_Records from a collection_.
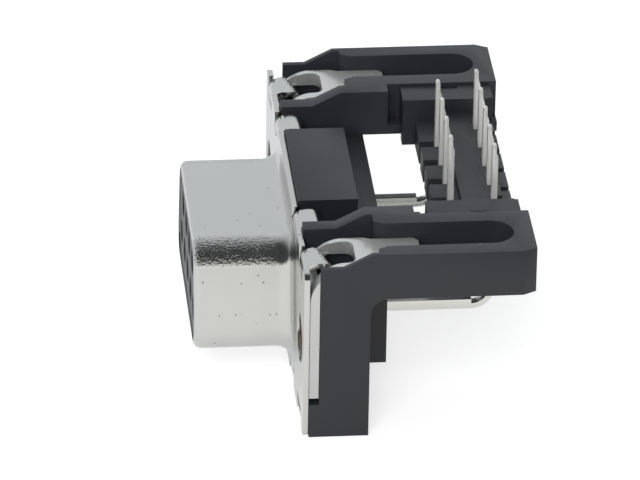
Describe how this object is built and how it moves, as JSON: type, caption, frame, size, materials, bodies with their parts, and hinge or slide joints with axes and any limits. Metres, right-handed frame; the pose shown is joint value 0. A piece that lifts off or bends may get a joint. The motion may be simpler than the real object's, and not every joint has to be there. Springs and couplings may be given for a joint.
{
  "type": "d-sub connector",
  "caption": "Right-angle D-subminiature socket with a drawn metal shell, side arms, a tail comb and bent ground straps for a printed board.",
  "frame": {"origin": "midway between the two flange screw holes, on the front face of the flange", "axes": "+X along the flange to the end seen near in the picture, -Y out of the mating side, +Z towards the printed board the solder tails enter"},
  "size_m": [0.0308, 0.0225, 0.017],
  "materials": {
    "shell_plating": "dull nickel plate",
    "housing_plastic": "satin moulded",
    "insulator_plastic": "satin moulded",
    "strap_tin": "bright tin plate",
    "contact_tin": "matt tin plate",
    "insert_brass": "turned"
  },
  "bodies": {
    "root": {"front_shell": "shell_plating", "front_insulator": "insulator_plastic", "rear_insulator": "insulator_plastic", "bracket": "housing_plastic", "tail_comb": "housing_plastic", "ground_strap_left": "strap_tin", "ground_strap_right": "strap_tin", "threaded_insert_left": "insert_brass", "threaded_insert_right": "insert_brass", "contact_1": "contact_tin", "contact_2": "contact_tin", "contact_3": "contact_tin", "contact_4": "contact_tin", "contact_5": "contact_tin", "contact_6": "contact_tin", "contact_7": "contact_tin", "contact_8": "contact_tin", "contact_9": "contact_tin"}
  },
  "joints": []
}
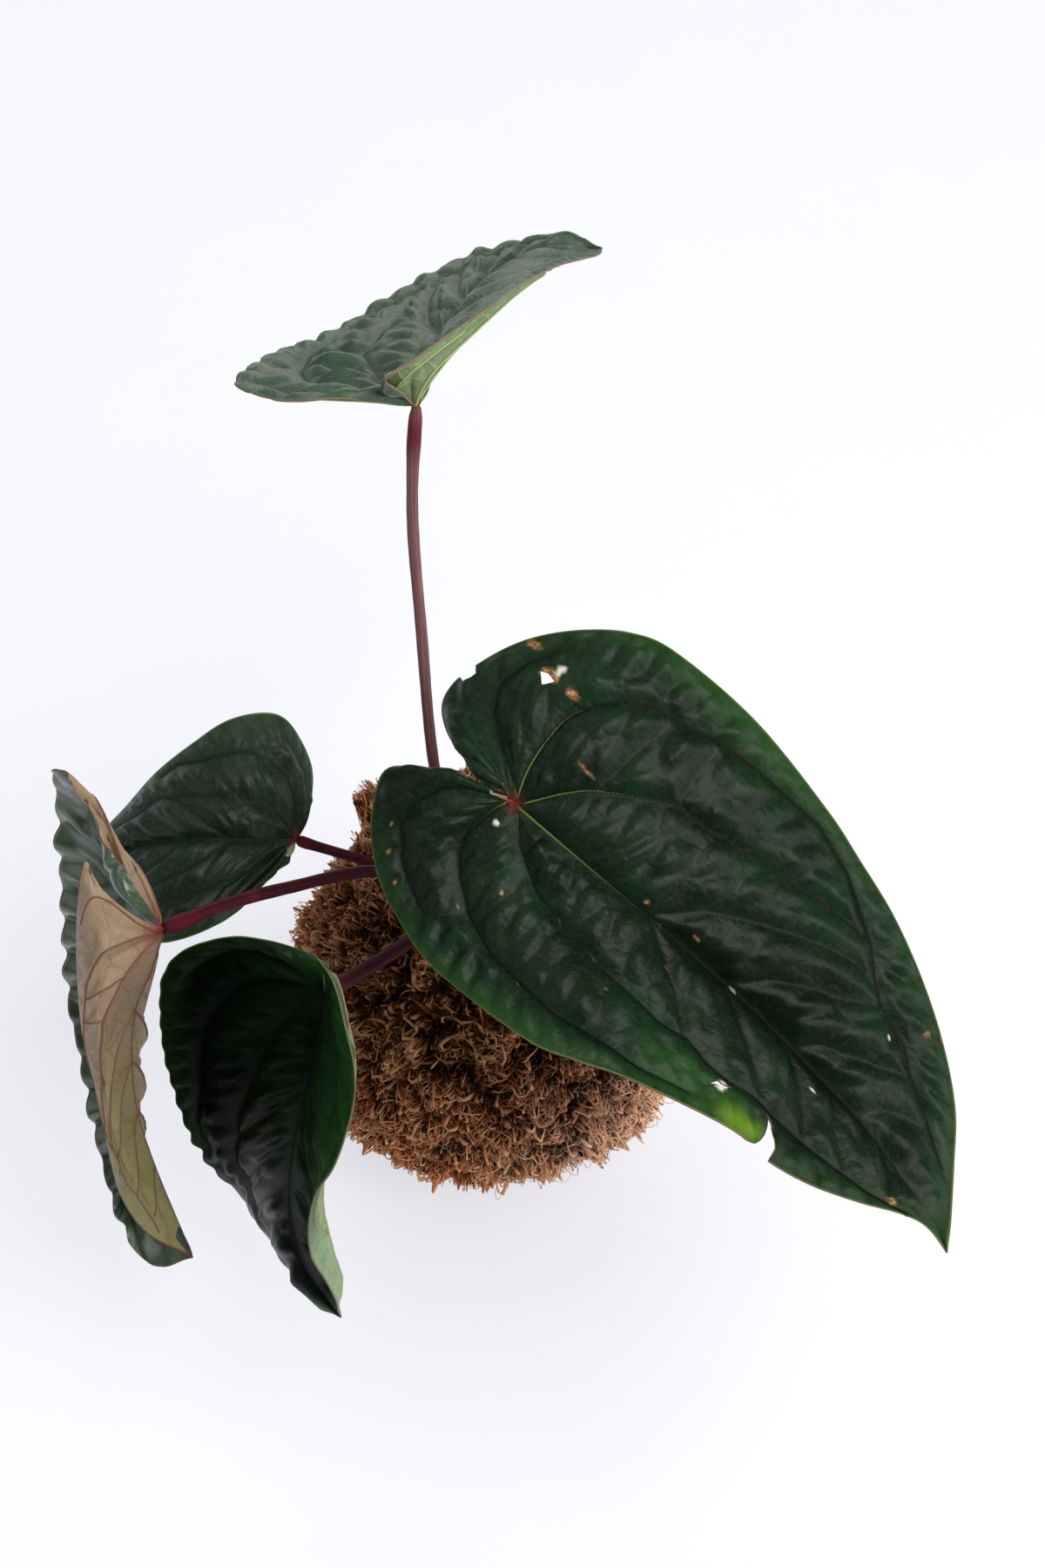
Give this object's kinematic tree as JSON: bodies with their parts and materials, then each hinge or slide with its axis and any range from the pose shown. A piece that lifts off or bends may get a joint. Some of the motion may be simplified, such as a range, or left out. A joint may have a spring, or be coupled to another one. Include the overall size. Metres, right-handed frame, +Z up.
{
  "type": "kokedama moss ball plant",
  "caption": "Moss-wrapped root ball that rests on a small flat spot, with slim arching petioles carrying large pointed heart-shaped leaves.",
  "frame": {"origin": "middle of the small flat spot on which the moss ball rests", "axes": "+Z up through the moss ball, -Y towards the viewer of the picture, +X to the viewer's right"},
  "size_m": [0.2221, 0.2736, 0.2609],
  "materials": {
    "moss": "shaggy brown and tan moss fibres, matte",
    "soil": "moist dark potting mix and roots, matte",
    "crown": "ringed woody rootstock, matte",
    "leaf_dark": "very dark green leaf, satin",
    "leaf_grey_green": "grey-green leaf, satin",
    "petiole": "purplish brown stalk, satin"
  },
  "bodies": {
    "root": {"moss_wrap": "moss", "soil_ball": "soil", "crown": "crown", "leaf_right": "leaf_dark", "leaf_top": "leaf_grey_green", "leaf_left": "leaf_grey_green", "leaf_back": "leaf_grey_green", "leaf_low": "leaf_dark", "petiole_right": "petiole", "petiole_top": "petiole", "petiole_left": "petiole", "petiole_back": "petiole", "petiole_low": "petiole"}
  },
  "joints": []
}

==

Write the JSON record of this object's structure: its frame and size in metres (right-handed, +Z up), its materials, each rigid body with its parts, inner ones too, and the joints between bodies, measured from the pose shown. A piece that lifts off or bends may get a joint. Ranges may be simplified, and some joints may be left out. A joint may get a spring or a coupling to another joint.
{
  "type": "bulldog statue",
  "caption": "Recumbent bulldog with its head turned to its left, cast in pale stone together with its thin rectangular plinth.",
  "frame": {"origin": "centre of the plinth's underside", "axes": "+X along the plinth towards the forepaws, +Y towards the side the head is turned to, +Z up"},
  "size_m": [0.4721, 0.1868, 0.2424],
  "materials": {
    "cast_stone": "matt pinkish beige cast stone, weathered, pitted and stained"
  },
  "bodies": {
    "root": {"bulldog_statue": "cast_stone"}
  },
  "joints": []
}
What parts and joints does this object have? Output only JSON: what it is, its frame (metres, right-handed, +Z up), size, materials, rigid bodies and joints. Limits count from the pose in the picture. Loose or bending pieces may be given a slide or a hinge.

_Problem details_.
Return every line containing "each".

_Output of the exercise_.
Give this object's kinematic tree as JSON: bodies with their parts and materials, then each hinge or slide with its axis and any range from the pose shown. A piece that lifts off or bends may get a joint. Some of the motion may be simplified, such as a range, or left out. A joint may have a spring, or be coupled to another one. Include the overall size. Metres, right-handed frame, +Z up.
Write the JSON record of this object's structure: its frame and size in metres (right-handed, +Z up), its materials, each rigid body with its parts, inner ones too, and the joints between bodies, measured from the pose shown. A piece that lifts off or bends may get a joint. Ranges may be simplified, and some joints may be left out. A joint may get a spring or a coupling to another joint.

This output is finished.